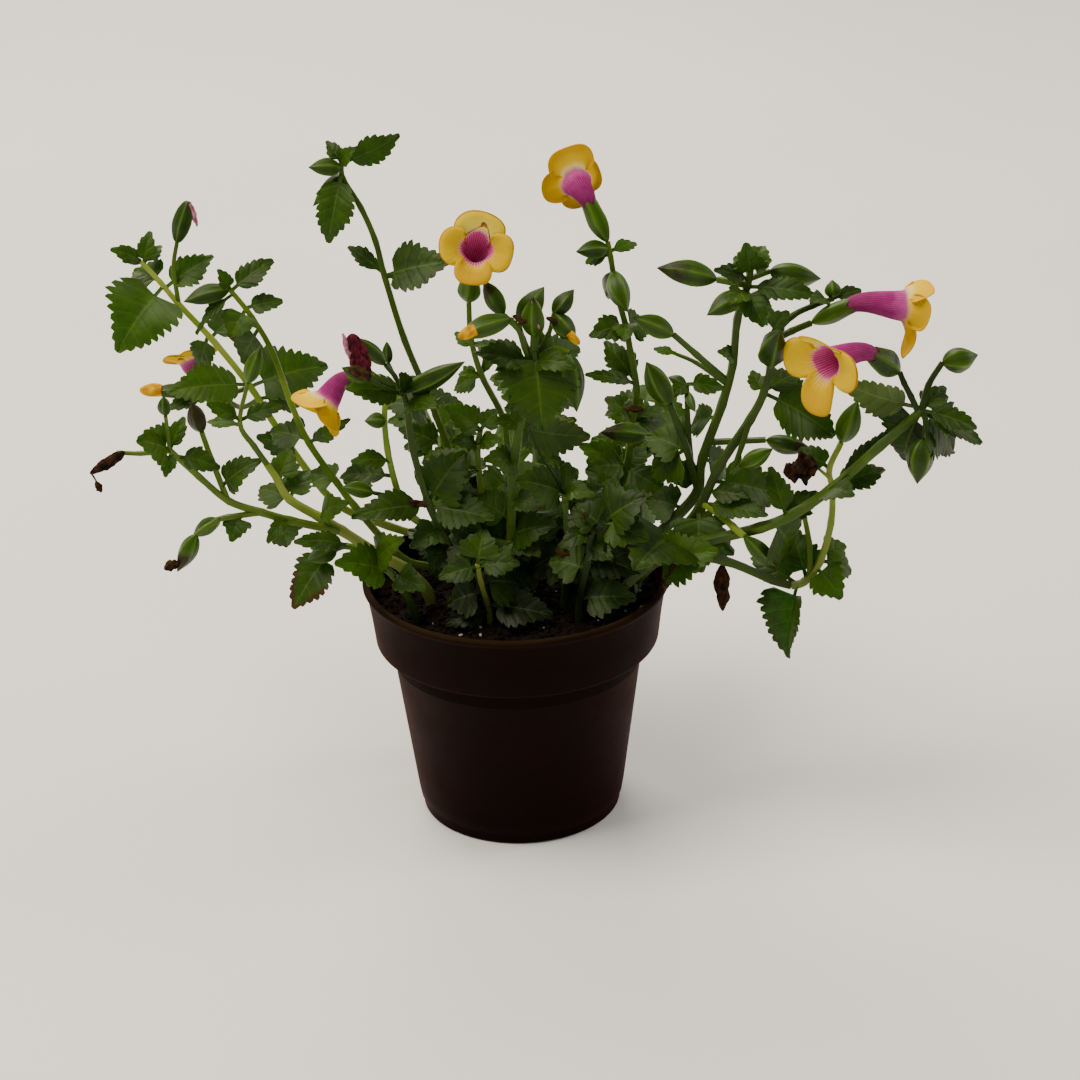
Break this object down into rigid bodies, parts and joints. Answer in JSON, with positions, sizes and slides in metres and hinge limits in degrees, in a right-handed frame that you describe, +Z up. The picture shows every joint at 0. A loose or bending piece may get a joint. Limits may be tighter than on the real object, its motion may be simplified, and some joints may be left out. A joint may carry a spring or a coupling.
{
  "type": "potted flower",
  "caption": "Bushy wishbone flower with toothed green leaves, ribbed buds and purple-throated yellow blooms, growing from dark soil in a round black nursery pot that stands on its flat base.",
  "frame": {"origin": "centre of the pot's flat base, on its resting plane", "axes": "+Z up along the pot's axis, -Y towards the picture's viewer, +X to the viewer's right"},
  "size_m": [0.3067, 0.1578, 0.2454],
  "materials": {
    "pot": "satin",
    "soil": "matte",
    "leaves": "satin",
    "corolla_tube": "matte",
    "petals": "matte",
    "stamens": "matte",
    "dried": "matte",
    "faded_corolla": "matte"
  },
  "bodies": {
    "root": {"pot": "pot", "soil": "soil", "shoot_far_left": "leaves", "shoot_left_upper": "leaves", "shoot_left_low": "leaves", "shoot_left_rim": "leaves", "shoot_tall": "leaves", "shoot_left_centre": "leaves", "shoot_bloom_centre": "leaves", "shoot_centre_left": "leaves", "shoot_centre": "leaves", "shoot_centre_right": "leaves", "shoot_front_right": "leaves", "shoot_front": "leaves", "shoot_bloom_top": "leaves", "shoot_right_top": "leaves", "shoot_right_middle": "leaves", "shoot_right_far": "leaves", "shoot_right_low": "leaves", "shoot_back_left": "leaves", "shoot_back_middle": "leaves", "shoot_back_right": "leaves", "bloom_far_left_tube": "corolla_tube", "bloom_far_left_lobes": "petals", "bloom_left_tube": "corolla_tube", "bloom_left_lobes": "petals", "bloom_centre_tube": "corolla_tube", "bloom_centre_lobes": "petals", "bloom_top_tube": "corolla_tube", "bloom_top_lobes": "petals", "bloom_right_tube": "corolla_tube", "bloom_right_lobes": "petals", "bloom_right_low_tube": "corolla_tube", "bloom_right_low_lobes": "petals", "bloom_centre_stamens": "stamens", "bud_tip_far_left": "petals", "bud_tip_centre": "petals", "bud_tip_right": "petals", "dried_bud_left": "dried", "dried_corolla": "faded_corolla", "dried_flower_right": "dried", "dried_pod_right": "dried"}
  },
  "joints": []
}
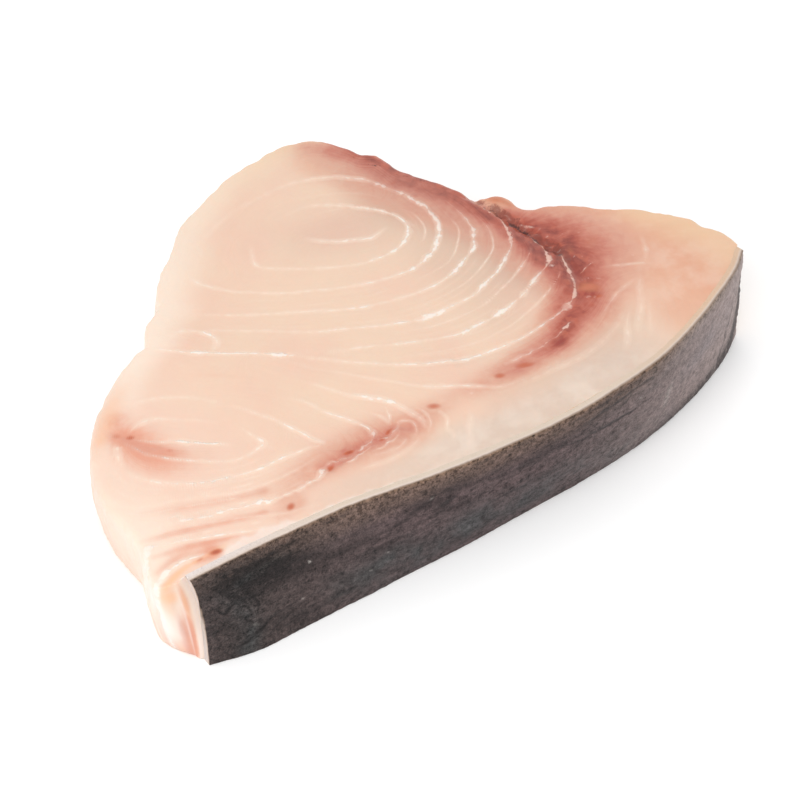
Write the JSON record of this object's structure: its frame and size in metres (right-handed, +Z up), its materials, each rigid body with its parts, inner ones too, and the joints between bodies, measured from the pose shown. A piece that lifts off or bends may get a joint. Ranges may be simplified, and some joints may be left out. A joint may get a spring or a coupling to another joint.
{
  "type": "raw swordfish steak",
  "caption": "Raw swordfish steak: a thick slab of pale ringed flesh cut straight across the fish, with dark skin left on along one side.",
  "frame": {"origin": "centre of the bounding box seen from above, on the flat underside", "axes": "+X along the skin side, +Z up from the underside to the cut face; the skin faces -Y"},
  "size_m": [0.184, 0.1254, 0.0303],
  "materials": {
    "flesh": "moist raw flesh, pale peach and cream with white membranes and a dark red line, soft sheen",
    "skin": "dark grey-brown fish skin, fine grain, dull with a faint damp sheen, pale at its cut edge"
  },
  "bodies": {
    "root": {"flesh": "flesh", "skin": "skin"}
  },
  "joints": []
}
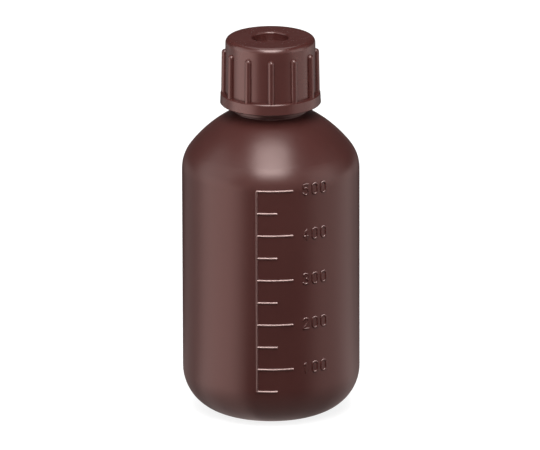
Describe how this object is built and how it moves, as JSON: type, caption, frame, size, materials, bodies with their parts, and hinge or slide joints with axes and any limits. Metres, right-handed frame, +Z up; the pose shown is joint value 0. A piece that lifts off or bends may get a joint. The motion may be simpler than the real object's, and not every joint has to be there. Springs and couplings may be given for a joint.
{
  "type": "narrow mouth bottle",
  "caption": "Round brown plastic laboratory bottle with a domed shoulder, raised volume scale and ribbed screw cap.",
  "frame": {"origin": "middle of the ring that the bottle stands on", "axes": "+Z up along the bottle's axis; the scale faces -Y and reads from -Y, with +X to its right"},
  "size_m": [0.08, 0.0805, 0.1737],
  "materials": {
    "bottle_plastic": "satin, translucent brown polyethylene",
    "cap_plastic": "semi-gloss moulded",
    "liner_foam": "matt foamed polyethylene"
  },
  "bodies": {
    "bottle_body": {"bottle": "bottle_plastic"},
    "liner_body": {"sealing_liner": "liner_foam"},
    "cap_body": {"screw_cap": "cap_plastic"}
  },
  "joints": [
    {"name": "cap_lift", "type": "slide", "parent": "bottle_body", "child": "liner_body", "axis": [0, 0, 1], "range_m": [0, 0.0294]},
    {"name": "cap_turn", "type": "hinge", "parent": "liner_body", "child": "cap_body", "pos_m": [0, 0, 0.1432], "axis": [0, 0, 1], "range_deg": [0, 2520]}
  ],
  "couplings": [
    {"joint": "cap_lift", "follows": "cap_turn", "m_per_rad": 0.00066845}
  ]
}
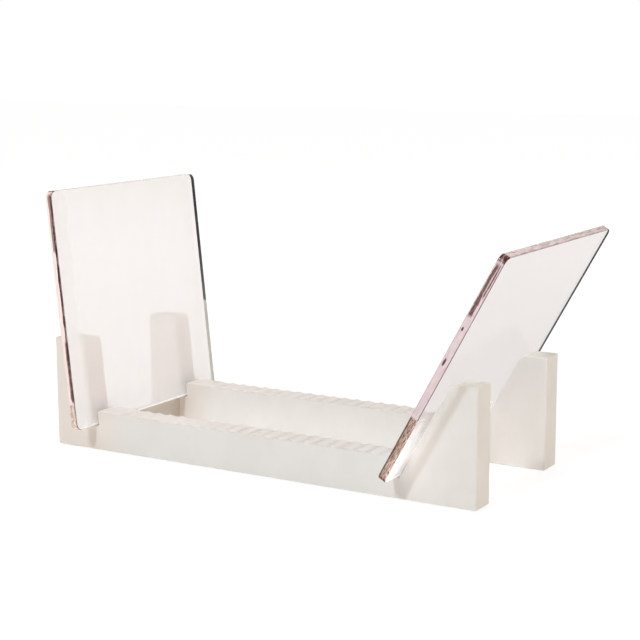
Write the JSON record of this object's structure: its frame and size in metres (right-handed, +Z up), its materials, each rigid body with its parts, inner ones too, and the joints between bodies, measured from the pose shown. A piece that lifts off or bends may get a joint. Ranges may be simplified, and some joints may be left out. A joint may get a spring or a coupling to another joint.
{
  "type": "vinyl record rack",
  "caption": "Low free-standing rack for records: scalloped rails between tall slotted posts, with clear square plates leaning outwards at both ends.",
  "frame": {"origin": "middle of the whole rack's outline, plates included, on the table that it stands on", "axes": "+X along the rails towards the plate that leans further out, +Y across the rack from the front side frame to the rear one, +Z up"},
  "size_m": [0.4324, 0.203, 0.2234],
  "materials": {
    "ivory_shell": "satin",
    "dowel_beech": "bare",
    "pad_rubber": "translucent grey",
    "clear_sheet": "clear, polished edges"
  },
  "bodies": {
    "rack": {"front_side_frame": "ivory_shell", "rear_side_frame": "ivory_shell", "left_cross_bar": "ivory_shell", "right_cross_bar": "ivory_shell", "joint_dowels": "dowel_beech", "foot_pads": "pad_rubber"},
    "left_panel": {"left_clear_panel": "clear_sheet"},
    "right_panel": {"right_clear_panel": "clear_sheet"}
  },
  "joints": [
    {"name": "left_panel_lift", "type": "slide", "parent": "rack", "child": "left_panel", "axis": [-0.1045, 0, 0.9945], "range_m": [0, 0.09]},
    {"name": "right_panel_lift", "type": "slide", "parent": "rack", "child": "right_panel", "axis": [0.4848, 0, 0.8746], "range_m": [0, 0.1]}
  ]
}
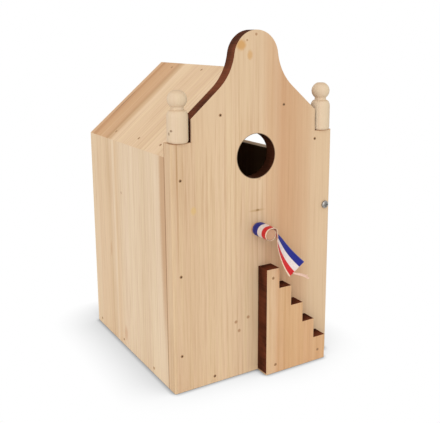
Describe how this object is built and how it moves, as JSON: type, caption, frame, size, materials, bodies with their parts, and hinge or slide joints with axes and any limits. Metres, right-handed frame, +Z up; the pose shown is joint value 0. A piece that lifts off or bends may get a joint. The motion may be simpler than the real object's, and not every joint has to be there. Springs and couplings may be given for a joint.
{
  "type": "wooden birdhouse",
  "caption": "Pine nest box shaped like a narrow gabled house, with a round entrance, ribboned perch, stair board and swinging side door.",
  "frame": {"origin": "middle of the footprint of the four walls, on the ground", "axes": "+Z up, -Y out of the front with the entrance hole, +X towards the swinging side door"},
  "size_m": [0.138, 0.1734, 0.2568],
  "materials": {
    "pine_board": "bare planed pine with visible grain",
    "turned_wood": "bare turned hardwood, smooth",
    "screw_steel": "zinc-plated steel",
    "ribbon_cloth": "woven ribbon with blue, white and red bands"
  },
  "bodies": {
    "house": {"front_board": "pine_board", "back_board": "pine_board", "left_wall": "pine_board", "floor_board": "pine_board", "left_roof_board": "pine_board", "right_roof_board": "pine_board", "stair_board": "pine_board", "perch_dowel": "pine_board", "ribbon_wrap": "ribbon_cloth", "ribbon_tail": "ribbon_cloth", "left_finial": "turned_wood", "right_finial": "turned_wood"},
    "door": {"side_door": "pine_board", "front_pivot_screw": "screw_steel", "back_pivot_screw": "screw_steel"}
  },
  "joints": [
    {"name": "door_swing", "type": "hinge", "parent": "house", "child": "door", "pos_m": [0.0645, 0, 0.123], "axis": [0, -1, 0], "range_deg": [0, 80]}
  ]
}
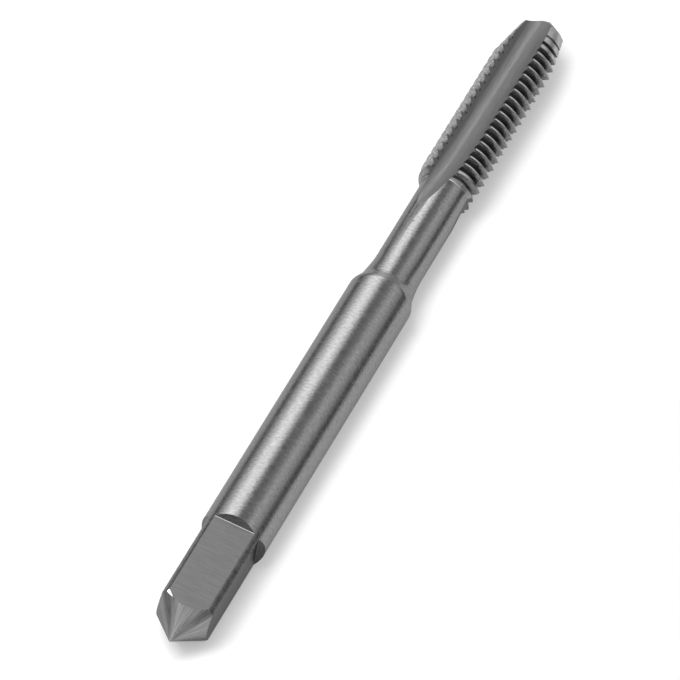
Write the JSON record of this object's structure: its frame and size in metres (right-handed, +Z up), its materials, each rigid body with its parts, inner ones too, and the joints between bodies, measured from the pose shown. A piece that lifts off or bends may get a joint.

= = = =

• [Task prompt] Gather each line that holds "picture".

• [Written response]
Break this object down into rigid bodies, parts and joints. Answer in JSON, with positions, sizes and slides in metres and hinge limits in degrees, in a right-handed frame that you describe, +Z up. The picture shows every joint at 0. A loose or bending piece may get a joint. Limits may be tighter than on the real object, its motion may be simplified, and some joints may be left out. A joint may carry a spring or a coupling.
  "frame": {"origin": "centre of the pot's flat base, on its resting plane", "axes": "+Z up along the pot's axis, -Y towards the picture's viewer, +X to the viewer's right"},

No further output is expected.